Yes. Over-diffusing can create a diffuse field that makes the room sound overly reverberant and unclear. In small rooms, use diffusion sparingly—typically on the rear wall only. Too many diffusers can also cause comb filtering if placed too close to the listening position.
Should I build my own panels or buy commercial ones?
Building your own gives you control over material quality and cost, but requires time and tools. Commercial panels offer convenience and often come with verified performance data. For bass traps, commercial membrane traps are hard to replicate at home, so they may be worth the investment. For broadband absorbers, DIY is a cost-effective option if you use rigid fiberglass or mineral wool.
How often should I re-measure my room?
Re-measure after each phase of treatment (bass trapping, then absorption, then diffusion). Also re-measure if you move furniture, change speakers, or change the room's layout. Acoustic treatment is not a one-time fix; it evolves with your room's use.

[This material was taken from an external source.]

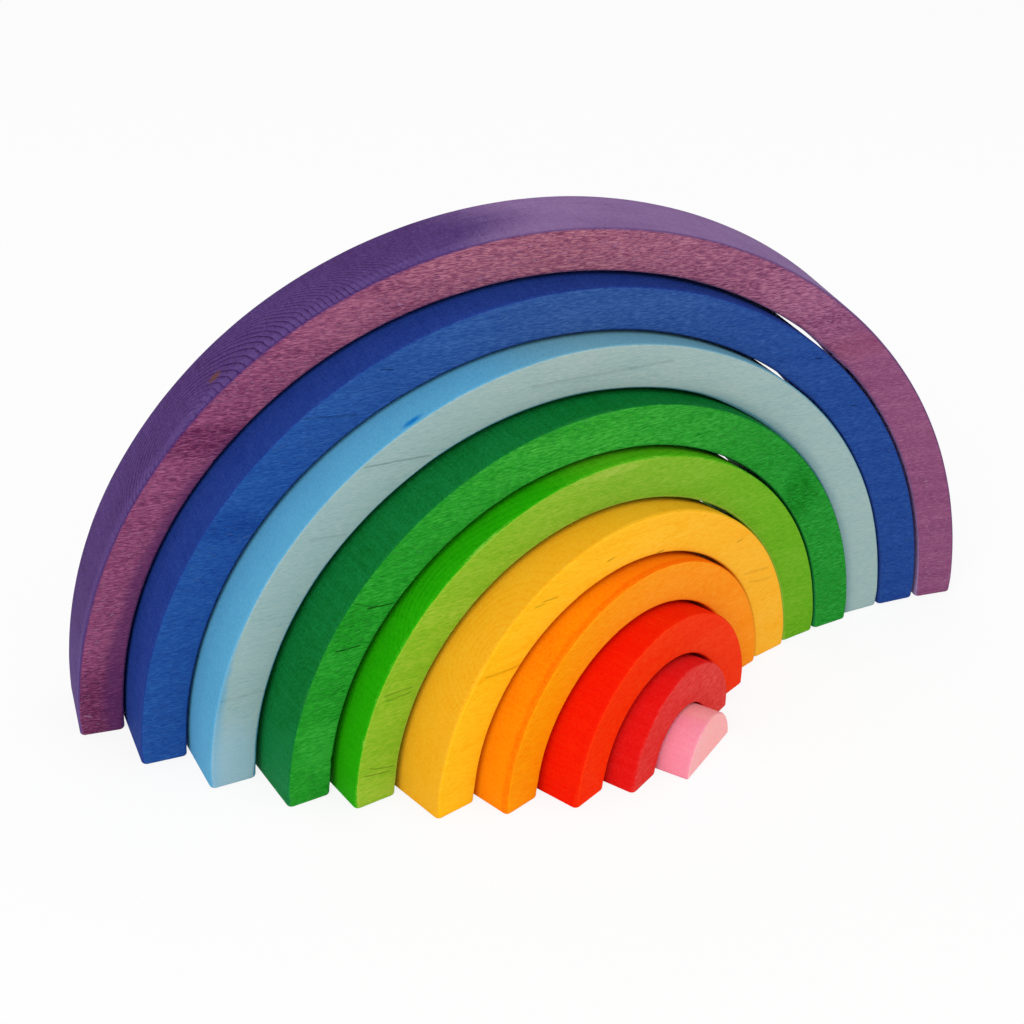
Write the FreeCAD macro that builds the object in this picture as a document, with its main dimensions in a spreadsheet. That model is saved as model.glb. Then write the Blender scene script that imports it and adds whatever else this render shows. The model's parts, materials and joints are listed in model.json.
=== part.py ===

Synthesis and Next Actions
The shift from panel-count thinking to material-benchmark thinking is a fundamental change in how you approach room acoustics. Instead of asking "How many panels?" ask "What frequencies need treatment?" and "Which material has the best coefficient for those frequencies?" This approach saves money, reduces guesswork, and produces a more predictable result.
Your next steps are straightforward: (1) measure your room's frequency response with REW and a calibrated microphone; (2) identify the top three problem frequencies; (3) select materials that have published coefficients of 0.70 or higher at those frequencies; (4) place treatment at reflection points and corners; (5) re-measure and iterate. Start with bass trapping, then move to early reflection absorption, and only add diffusion if needed.
Remember that acoustic treatment is a tool, not a cure-all. A small room will always have compromises, but by using benchmarks to guide your choices, you can achieve a balanced, usable space that supports accurate listening and recording. The fresh approach is not about following a formula—it's about understanding what your room needs and using data to deliver it.